Por fin llegamos a Santiago, no sin antes atravesar Sigüero, una animada población en la que nos tomamos unas merecidas cervezas (no solo de espíritu se vive en el Camino). La llegada a Compostela siempre tiene algo de especial, cercano a una épica íntima e intransferible. Hay quien afirma que se deben andar los últimos metros, los que conducen justo hasta el centro de la plaza del Obradoiro, con la cabeza gacha, y no levantarla hasta que te encuentras justo en ese punto, el ideal para admirar toda la belleza de la catedral. Esta era mi tercera llegada desde que empecé a caminar por las rutas jacobeas, allá en el 2010. Sea como sea, las consabidas fotos delante del templo, los selfies, los abrazos (a distancia, por supuesto, el Covid manda); nada de eso puede sustituir a esa emoción que solo conoce quien llega a pie hasta la meca del Camino por excelencia. Esta vez fueron 113 kilómetros, los que acredita la «compostela» o certificado que religiosamente expide el Centro Internacional de Acogida de Peregrinos, sito en el centro histórico de la ciudad.

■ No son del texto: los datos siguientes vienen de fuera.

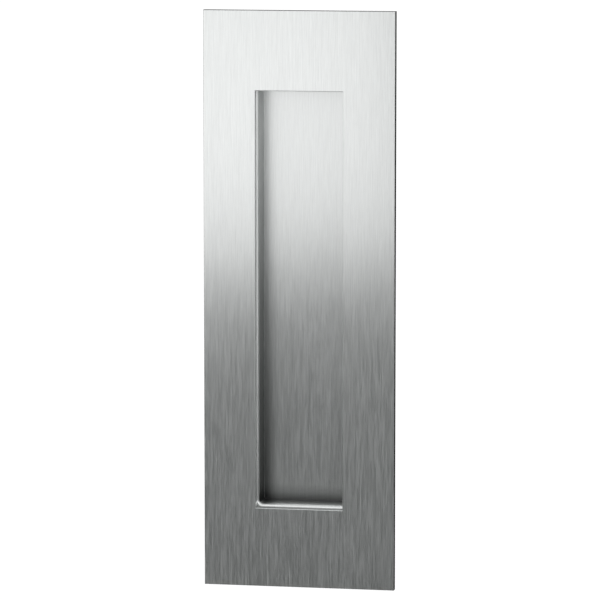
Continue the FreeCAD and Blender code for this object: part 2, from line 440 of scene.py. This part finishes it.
def tray_finishes(tree):
    """The walls, the level bends, and the shade at the left wall and at the lower wall, all
    painted shade.

    The painted shade at the left wall grows from nothing at its head to its full depth at its
    foot.
    """
    below = below_mouth(tree)
    height = part_of(tree, "Object", "Z")
    growing = ranged(tree, height, 1.0, 0.0, SHADE_FOOT, SHADE_HEAD)
    at_left = shade_from(tree, part_of(tree, "Object", "X"), left_wall)
    at_foot = shade_from(tree, height, lower_wall)
    walls = sideways(tree, *WALL_FACE)
    return [
        (all_of(tree, walls, below), WALL_PAINTED_SHADE, WALL_ROUGHNESS),
        (level_bends(tree), BEND_PAINTED_SHADE, WALL_ROUGHNESS),
        (all_of(tree, at_left, growing, below), PAINTED_SHADE_BRIGHTNESS, WALL_ROUGHNESS),
        (all_of(tree, at_foot, below), PAINTED_SHADE_BRIGHTNESS, WALL_ROUGHNESS),
    ]


tray_steel = brushed_steel("brushed_tray_steel", tray_finishes, TRAY_HAZE)

# %% Dress the two sheets


def dress(name, material):
    """Give a node of the frame its finish."""
    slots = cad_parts[name].data.materials
    slots.clear()
    slots.append(material)
    print(name, "wears", material.name)


dress("face_plate", plate_steel)
dress("recess_tray", tray_steel)

# %% [markdown]
# The studio
#
# The background is a pale floor under a white room. The floor lies well below the pull, which
# seems to float in the photograph, and it gives a little light of its own to the lens, so that
# it comes out white while it still keeps a shadow.

# %% White room
WHITE = (1.0, 1.0, 1.0, 1.0)

scene.view_settings.view_transform = "Standard"
world = bpy.data.worlds.new("white_room")
world.use_nodes = True
world.node_tree.nodes.clear()
air = node(world.node_tree, "ShaderNodeBackground")
air.inputs["Color"].default_value = WHITE
air.inputs["Strength"].default_value = 1.0
sky = node(world.node_tree, "ShaderNodeOutputWorld")
world.node_tree.links.new(air.outputs[0], sky.inputs["Surface"])
scene.world = world
print("world", world.name)

# %% Cards


def card(name, lower_left, lower_right, upper_left, upper_right):
    """A flat sheet between four corners, named as one who stands before it sees them.

    Each point of its grid is a blend of the corners: across goes from left to right, up goes
    from the lower edge to the upper, and each corner weighs by how near both are to it.
    """
    across, up = (part.reshape(-1, 1) for part in np.meshgrid((0.0, 1.0), (0.0, 1.0)))
    lower = (1 - across) * np.array(lower_left) + across * np.array(lower_right)
    upper = (1 - across) * np.array(upper_left) + across * np.array(upper_right)
    points = (1 - up) * lower + up * upper
    mesh = bpy.data.meshes.new(name)
    mesh.from_pydata(points.tolist(), [], [(0, 1, 3, 2)])
    sheet = bpy.data.objects.new(name, mesh)
    scene.collection.objects.link(sheet)
    return sheet


def lying_card(name, left, right, front, back, height):
    """A card that lies level and faces up."""
    corners = [(x, y, height) for y in (front, back) for x in (left, right)]
    return card(name, *corners)


# %% A pale floor
FLOOR_DROP = 0.3
FLOOR_REACH = 30.0
FLOOR_PAPER = (0.86, 0.86, 0.86, 1.0)
FLOOR_GLOW = 0.2


def matte(name, colour, glow):
    """Matte paint that also gives a little light of its own to lens and mirror rays."""
    material, output = new_material(name)
    tree = material.node_tree
    paint = node(tree, "ShaderNodeBsdfDiffuse")
    paint.inputs["Color"].default_value = colour
    rays = node(tree, "ShaderNodeLightPath").outputs
    seen = math_node(tree, "MAXIMUM", rays["Is Camera Ray"], rays["Is Glossy Ray"])
    light = node(tree, "ShaderNodeEmission")
    tree.links.new(math_node(tree, "MULTIPLY", seen, glow), light.inputs["Strength"])
    sum_of_both = node(tree, "ShaderNodeAddShader")
    tree.links.new(paint.outputs[0], sum_of_both.inputs[0])
    tree.links.new(light.outputs[0], sum_of_both.inputs[1])
    tree.links.new(sum_of_both.outputs[0], output.inputs["Surface"])
    return material


floor_level = plate_low.z - FLOOR_DROP
floor = lying_card("floor", -FLOOR_REACH, FLOOR_REACH, -FLOOR_REACH, FLOOR_REACH, floor_level)
floor.data.materials.append(matte("floor_paper", FLOOR_PAPER, FLOOR_GLOW))
print("floor at", round(floor_level, 3), "m")

# %% [markdown]
# Cards do the rest, out of the picture. A soft light stands close in front of the plate, a
# little to the left: the upper part of the plate mirrors it, and its lower edge, blurred by the
# grooves, is the long gradient in the middle. Below it the plate mirrors a grey wall. A bright
# card on the right lights the rolled mouth of the tray, and black cards keep the outer edge and
# the underside dark. Only mirror rays can see these cards, so they change what the steel
# mirrors and nothing else: the floor stays lit by the white room alone.

# %% Cards that only the steel sees


def glowing(name, strength):
    """A plain even light, with one strength each for red, green and blue."""
    material, output = new_material(name)
    glow = node(material.node_tree, "ShaderNodeEmission")
    glow.inputs["Strength"].default_value = 1.0
    glow.inputs["Color"].default_value = (*strength, 1.0)
    material.node_tree.links.new(glow.outputs[0], output.inputs["Surface"])
    return material


def only_reflected(sheet, strength):
    """Make a card glow for the steel that mirrors it, but not for the lens or the floor.

    The strength is one number, or three for red, green and blue.
    """
    if isinstance(strength, float):
        strength = (strength, strength, strength)
    sheet.data.materials.append(glowing(sheet.name + "_paper", strength))
    sheet.visible_camera = False
    sheet.visible_diffuse = False
    sheet.visible_shadow = False
    print(sheet.name, "has the strength", strength)


def card_across(name, strength, left, right, bottom, top, y):
    """An upright card across the view, in front of the pull where y is negative.

    The bottom is one height, or two where the lower edge slants: at the left and at the right.
    """
    at_left, at_right = bottom if isinstance(bottom, tuple) else (bottom, bottom)
    corners = ((left, at_left), (right, at_right), (left, top), (right, top))
    only_reflected(card(name, *((x, y, z) for x, z in corners)), strength)


def card_beside(name, strength, front, back, bottom, top, x):
    """An upright card along the side of the pull, to its right where x is positive."""
    corners = [(x, y, z) for z in (bottom, top) for y in (front, back)]
    only_reflected(card(name, *corners), strength)


# %% The soft light and the grey wall in front of the pull
LIGHT = 1.12
LIGHT_LEFT = -0.5
LIGHT_RIGHT = 0.018
LIGHT_BOTTOM = (-0.045, -0.0055)
LIGHT_TOP = 0.1
LIGHT_FRONT = -0.137
GREY = (0.180, 0.185, 0.183)
ROOM_LEFT = -1.6
ROOM_RIGHT = 1.2
ROOM_FRONT = -1.12
WALL_TOP = 0.5

card_across("soft_light", LIGHT, LIGHT_LEFT, LIGHT_RIGHT, LIGHT_BOTTOM, LIGHT_TOP, LIGHT_FRONT)
card_across("grey_wall", GREY, ROOM_LEFT, ROOM_RIGHT, floor_level, WALL_TOP, ROOM_FRONT)

# %% A black card and a grey wall behind the pull
BLACK = 0.02
FAR_GREY = 0.45
FAR_REACH = 3.0

card_across("back_card", BLACK, left=-0.13, right=0.16, bottom=-0.22, top=0.18, y=0.3)
card_across("far_wall", FAR_GREY, -FAR_REACH, FAR_REACH, floor_level, top=1.0, y=1.2)

# %% Walls, a bright card and a black mat beside the pull
SIDE_LIGHT = 1.35
SIDE_LIGHT_BOTTOM = -0.13
SIDE_LIGHT_PLACE = 0.9
SIDE_WALL_PLACE = 0.91
SIDE_BACK = -0.05
MAT_FRONT = -1.1
MAT_BACK = -0.1

card_beside("left_wall", GREY, ROOM_FRONT, SIDE_BACK, floor_level, WALL_TOP, ROOM_LEFT)
card_beside(
    "side_light", SIDE_LIGHT, ROOM_FRONT, SIDE_BACK, SIDE_LIGHT_BOTTOM, WALL_TOP, SIDE_LIGHT_PLACE
)
card_beside(
    "side_wall", BLACK, ROOM_FRONT, SIDE_BACK, floor_level, SIDE_LIGHT_BOTTOM, SIDE_WALL_PLACE
)
mat_level = floor_level + mm
mat = lying_card("black_mat", ROOM_LEFT, ROOM_RIGHT, MAT_FRONT, MAT_BACK, mat_level)
only_reflected(mat, BLACK)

Hasta la próxima, pues. Me gustaría agradecer a Óscar, Jorge, Sheila, Manu, María y Alba la compañía y los buenos momentos pasados juntos durante esos días. Quizás no nos volvamos a ver –o tal vez sí, nunca se sabe–, pero sus nombres y su amistad han pasado ya a formar parte de esa geografía íntima de la que antes les hablaba. Ese paisaje mezcla de bosque, niebla, iglesias y amaneceres que impregnan la travesía peregrina y que hacen de ella una experiencia única, a la altura de los sentimientos y las emociones más sublimes de la naturaleza humana.